Empowering University Students: Navigating mental health research, royal encounters and vision to make global impact

Words by Amelia Shipton

Having recently graduated from Arts University Bournemouth with a first-class degree in Acting, initially, I hadn't considered returning to study for a Master's, especially in research. As an experienced actor and facilitator, I wanted to use my skill set to make a difference in this world.


Having been bereaved by suicide and seen the effects that mental health can have on young people, I knew I wanted to do something that prevented others from going through something similar. I wanted to ensure that individuals felt supported and that no other community experienced such a significant loss. Hence, I turned to training as a crisis counsellor for a crisis line. Since then, I've undergone rigorous training and many hours on shifts, engaging in over 500 conversations.
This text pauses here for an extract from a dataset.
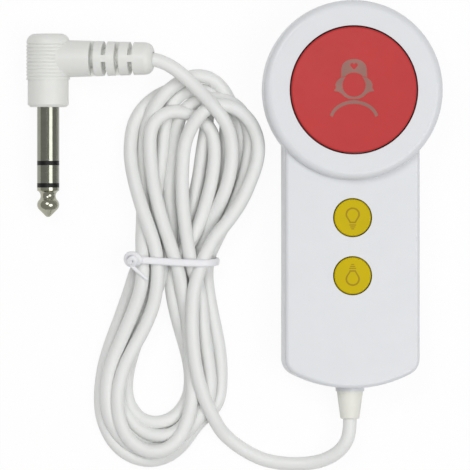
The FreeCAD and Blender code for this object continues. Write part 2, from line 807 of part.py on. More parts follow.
def plug_grip():
    """Collar and ribbed grip, turned about the jack's axis."""
    collar_radius = collar_diameter / 2
    grip_radius = grip_diameter / 2
    top = plug_collar_length + grip_length

    def at(distance, radius):
        return Vector(jack_x - radius, jack_top_y + distance, plug_axis_height)

    corners = [at(0, 0), at(0, collar_radius - plug_collar_edge), at(plug_collar_edge, collar_radius),
               at(plug_collar_length, collar_radius), at(plug_collar_length, grip_radius)]
    for index in range(rib_count):
        rib_start = plug_collar_length + rib_first + index * rib_pitch
        corners.append(at(rib_start, grip_radius))
        corners.append(at(rib_start + rib_pitch / 4, grip_radius - rib_depth))
        corners.append(at(rib_start + rib_pitch / 2, grip_radius))
    straight_end = top - grip_edge_radius
    round_x = grip_radius - grip_edge_radius
    edges = Part.makePolygon(corners + [at(straight_end, grip_radius)]).Edges
    half_way = grip_edge_radius * math.sqrt(0.5)
    middle = at(straight_end + half_way, round_x + half_way)
    edges.append(Part.Arc(at(straight_end, grip_radius), middle, at(top, round_x)).toShape())
    edges.append(Part.LineSegment(at(top, round_x), at(top, 0)).toShape())
    edges.append(Part.LineSegment(at(top, 0), at(0, 0)).toShape())
    return turned(Part.Wire(edges), Vector(jack_x, 0, plug_axis_height), Vector(0, 1, 0))


def arm_radius(distance):
    """The arm tapers evenly from the grip's middle to its end."""
    share = distance / arm_reach
    return (arm_start_diameter + (arm_end_diameter - arm_start_diameter) * share) / 2


def plug_arm():
    """Tapered arm with four slots down to a core; bridges cross each slot, by turns front and side."""
    def at(distance, radius):
        return Vector(jack_x + distance, arm_y, plug_axis_height + radius)
    corners = [at(arm_root, 0), at(arm_root, arm_radius(arm_root))]
    for place in arm_slot_places:
        corners += [at(place, arm_radius(place)), at(place, arm_core_radius),
                    at(place + arm_slot_width, arm_core_radius),
                    at(place + arm_slot_width, arm_radius(place + arm_slot_width))]
    corners += [at(arm_reach, arm_radius(arm_reach)), at(arm_reach, 0)]
    arm_axis = Vector(0, arm_y, plug_axis_height)
    arm = turned(Part.makePolygon(corners + [corners[0]]), arm_axis, Vector(1, 0, 0))
    arm = round_edges(arm, arm_end_radius, lambda edge: edge.BoundBox.XMin > jack_x + arm_reach - 1e-6)
    for index, place in enumerate(arm_slot_places):
        reach = arm_radius(place + arm_slot_width) - bridge_recess
        half = arm_bridge / 2
        x_low = jack_x + place
        x_high = x_low + arm_slot_width
        if index % 2:
            bridge = box(x_low, x_high, arm_y - half, arm_y + half, plug_axis_height - reach,
                         plug_axis_height + reach)
        else:
            bridge = box(x_low, x_high, arm_y - reach, arm_y + reach, plug_axis_height - half,
                         plug_axis_height + half)
        arm = arm.fuse(bridge)
    bore_start = Vector(jack_x + arm_bore_start, arm_y, plug_axis_height)
    bore = Part.makeCylinder(lead_radius + lead_bore_clearance, arm_reach, bore_start, Vector(1, 0, 0))
    return arm, bore


def plug_body():
    arm, bore = plug_arm()
    body = one_solid(plug_grip().fuse(arm).cut(bore))
    body.rotate(Vector(jack_x, 0, plug_axis_height), Vector(0, 1, 0), -arm_tilt)
    return body


def arm_point(distance):
    """A place on the tilted arm's axis, that far from the jack's axis."""
    tilt = math.radians(arm_tilt)
    return (jack_x + distance * math.cos(tilt), arm_y, plug_axis_height + distance * math.sin(tilt))


def build():
    os.makedirs("parts", exist_ok=True)
    outer = housing(0)
    inner = housing(wall)
    save("front_cover", front_cover(outer, inner))
    save("rear_cover", rear_cover(outer, inner))
    save("call_button", call_button())
    save("light_on_button", light_button(light_places[0]))
    save("light_off_button", light_button(light_places[1]))
    save("circuit_board", circuit_board())
    save("call_switch", tact_switch(head_y))
    save("call_plunger", plunger(head_y, call_plunger_top))
    save("light_on_switch", tact_switch(light_places[0]))
    save("light_on_plunger", plunger(light_places[0], light_plunger_top))
    save("light_off_switch", tact_switch(light_places[1]))
    save("light_off_plunger", plunger(light_places[1], light_plunger_top))
    save("call_spring", call_spring())
    save("lead_header", lead_header())
    save("coding_resistors", coding_resistors())
    save("board_screws", board_screws())
    save("housing_screws", housing_screws())
    save("clamp_screws", clamp_screws())
    save("cable_clamp", cable_clamp())
    save("lead_tail", lead_tail())
    save("cord_cores", cord_cores())
    save("strain_relief", strain_relief())

    save("cord_hank", cord_hank())
    save("hank_tie", hank_tie())
    save("handset_lead", tube(handset_route, lead_radius, "handset_lead"))
    plug_route = (arm_point(arm_reach),) + plug_route_turns
    save("plug_lead", tube(plug_route, lead_radius, "plug_lead"))

    save("plug_body", plug_body())
    place = 0
    save("plug_sleeve", contact(place, sleeve_length))
    place += sleeve_length
    save("plug_insulator_1", contact(place, insulator_length))
    place += insulator_length
    save("plug_ring", contact(place, jack_ring_length))
    place += jack_ring_length
    save("plug_insulator_2", contact(place, insulator_length))
    place += insulator_length
    save("plug_tip", plug_tip(place))


build()
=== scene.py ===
import bpy
import bmesh
import math
from mathutils import Matrix, Vector
from mathutils.bvhtree import BVHTree


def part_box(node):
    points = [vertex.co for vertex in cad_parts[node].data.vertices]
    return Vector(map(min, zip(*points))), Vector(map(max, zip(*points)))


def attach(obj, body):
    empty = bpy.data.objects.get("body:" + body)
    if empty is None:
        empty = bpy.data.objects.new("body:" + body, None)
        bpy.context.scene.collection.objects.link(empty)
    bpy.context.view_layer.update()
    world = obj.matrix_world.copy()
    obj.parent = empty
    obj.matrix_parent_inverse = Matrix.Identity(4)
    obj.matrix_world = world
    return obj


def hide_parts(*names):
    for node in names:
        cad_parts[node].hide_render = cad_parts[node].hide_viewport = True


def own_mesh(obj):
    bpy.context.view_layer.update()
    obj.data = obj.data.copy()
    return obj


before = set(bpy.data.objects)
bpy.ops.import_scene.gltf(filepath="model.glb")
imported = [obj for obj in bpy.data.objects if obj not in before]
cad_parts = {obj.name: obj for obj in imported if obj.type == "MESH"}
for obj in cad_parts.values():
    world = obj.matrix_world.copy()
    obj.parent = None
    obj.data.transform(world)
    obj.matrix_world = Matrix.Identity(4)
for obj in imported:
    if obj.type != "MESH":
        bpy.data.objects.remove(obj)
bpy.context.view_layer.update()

MM = 0.001
HANDSET = "handset"


# Camera, at the photograph's angle: almost straight down, leaning a little to the left

CAMERA_TILT = math.radians(5.24)
CAMERA_TARGET = (-32.17, -11.17, 0)
CAMERA_DISTANCE = 4.0
VIEW_WIDTH = 0.1343
SENSOR_MM = 36
CLIP_NEAR = 0.1
CLIP_FAR = 20


def make_camera():
    data = bpy.data.cameras.new("camera")
    data.sensor_width = SENSOR_MM
    data.lens = SENSOR_MM * CAMERA_DISTANCE / VIEW_WIDTH
    data.clip_start = CLIP_NEAR
    data.clip_end = CLIP_FAR
    camera = bpy.data.objects.new("camera", data)
    bpy.context.scene.collection.objects.link(camera)
    right = Vector((math.cos(CAMERA_TILT), 0, math.sin(CAMERA_TILT)))
    back = Vector((-math.sin(CAMERA_TILT), 0, math.cos(CAMERA_TILT)))
    turn = Matrix((right, Vector((0, 1, 0)), back)).transposed()
    place = Vector(CAMERA_TARGET) * MM + back * CAMERA_DISTANCE
    camera.matrix_world = Matrix.Translation(place) @ turn.to_4x4()
    bpy.context.scene.camera = camera


make_camera()


# Materials. Sizes of patches and depths of bumps are in millimetres, colours are 0 to 255.

MIX_SHARE, MIX_FIRST, MIX_SECOND, MIX_RESULT = 0, 6, 7, 2   # sockets of a colour mix node
NOISE_LOW, NOISE_HIGH = 0.3, 0.7                            # where most of a noise's values lie

FLOW_MM, FLOW_DETAIL = 9, 3
GLOSS_MM, GLOSS_DETAIL, GLOSS_SPREAD = 2.2, 4, 0.12
GRAIN_DETAIL, GRAIN_STRENGTH = 3, 0.5
COAT_ROUGHNESS = 0.12
SOFT_RADIUS, SOFT_MM = (1.0, 0.9, 0.8), 0.8

TARNISH_MM, TARNISH_DETAIL, TARNISH_DULLS = 1.8, 4, 0.9
MARKS_MM, MARKS_DETAIL, MARKS_STRENGTH, MARKS_DEPTH = 0.5, 4, 0.25, 0.004
SMOOTHEST, ROUGHEST = 0.75, 1.3
TURNED = (1, 14, 1)                                         # marks that run round the jack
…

Prior to this, I'd worked as a facilitator in various diverse settings, ranging from individuals with learning differences to young people with long-term health conditions. My practice focuses on creative arts and wellbeing with the use of creative methods and techniques to enhance participants' mental health.

During the final year of my undergraduate course, we were given the opportunity to create and negotiate a project as part of an assessed unit. Here, I developed, designed and delivered a series of workshops. This program was aimed specifically at university students with the hope it'd enhance their wellbeing through self-compassion and creative art techniques. These were such a success that I then founded Talk More Together, a brand-new company that I aspire to turn into a wellbeing service for university students in the future. It was in this unit that the words Master of Research floated around. My lecturer suggested that I look into the MRes Arts course and take these ideas further.
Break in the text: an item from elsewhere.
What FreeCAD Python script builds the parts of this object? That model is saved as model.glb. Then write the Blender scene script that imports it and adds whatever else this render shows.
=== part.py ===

Having always had a passion for mental health and continuously thinking of innovative ways to enhance the recovery processes and prevention strategies for young people, the MRes felt like the perfect next step of action to contribute to building a safer and healthier society.
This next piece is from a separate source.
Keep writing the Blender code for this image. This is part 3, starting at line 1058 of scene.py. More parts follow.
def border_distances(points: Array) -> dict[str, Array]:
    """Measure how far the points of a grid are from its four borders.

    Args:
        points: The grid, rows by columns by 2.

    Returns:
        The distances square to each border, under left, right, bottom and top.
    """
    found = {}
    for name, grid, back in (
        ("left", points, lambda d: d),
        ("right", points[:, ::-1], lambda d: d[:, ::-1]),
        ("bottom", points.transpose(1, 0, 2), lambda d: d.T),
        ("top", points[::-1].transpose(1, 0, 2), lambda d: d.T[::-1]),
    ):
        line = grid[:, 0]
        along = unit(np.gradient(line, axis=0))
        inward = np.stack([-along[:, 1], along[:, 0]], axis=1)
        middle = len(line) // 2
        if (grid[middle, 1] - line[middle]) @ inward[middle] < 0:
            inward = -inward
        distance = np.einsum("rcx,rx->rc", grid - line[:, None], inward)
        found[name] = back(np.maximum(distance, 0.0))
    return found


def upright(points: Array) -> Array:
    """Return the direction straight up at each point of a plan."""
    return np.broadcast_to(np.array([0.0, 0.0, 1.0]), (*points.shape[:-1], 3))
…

Last month on World Mental Health Day, I was lucky enough to be invited to attend an inspiring event in Birmingham called Exploring Our Emotional Words, held by The Royal Foundation and The Mix charity. The day consisted of multiple interactive workshops, keynote speeches, discussions, panels and presentations. We were joined by high-profile guests, top mental health professionals and experts such as Dr Alex George and even the Prince and Princess of Wales.

They were all incredibly friendly and enthusiastic to hear from participants, along with understanding our drives and desires to provide and improve mental health services and support for young people. It was an absolute honour to attend and engage in vital conversations.

Networking at such an event gave me confidence in my research project, which will centre on mental health facilitation and creative arts interventions to act as preventative tools in crisis for university students.

Together, let’s support the next generation of individuals in seeing the value in themselves and ensure that the world is a safer and kinder place to live in.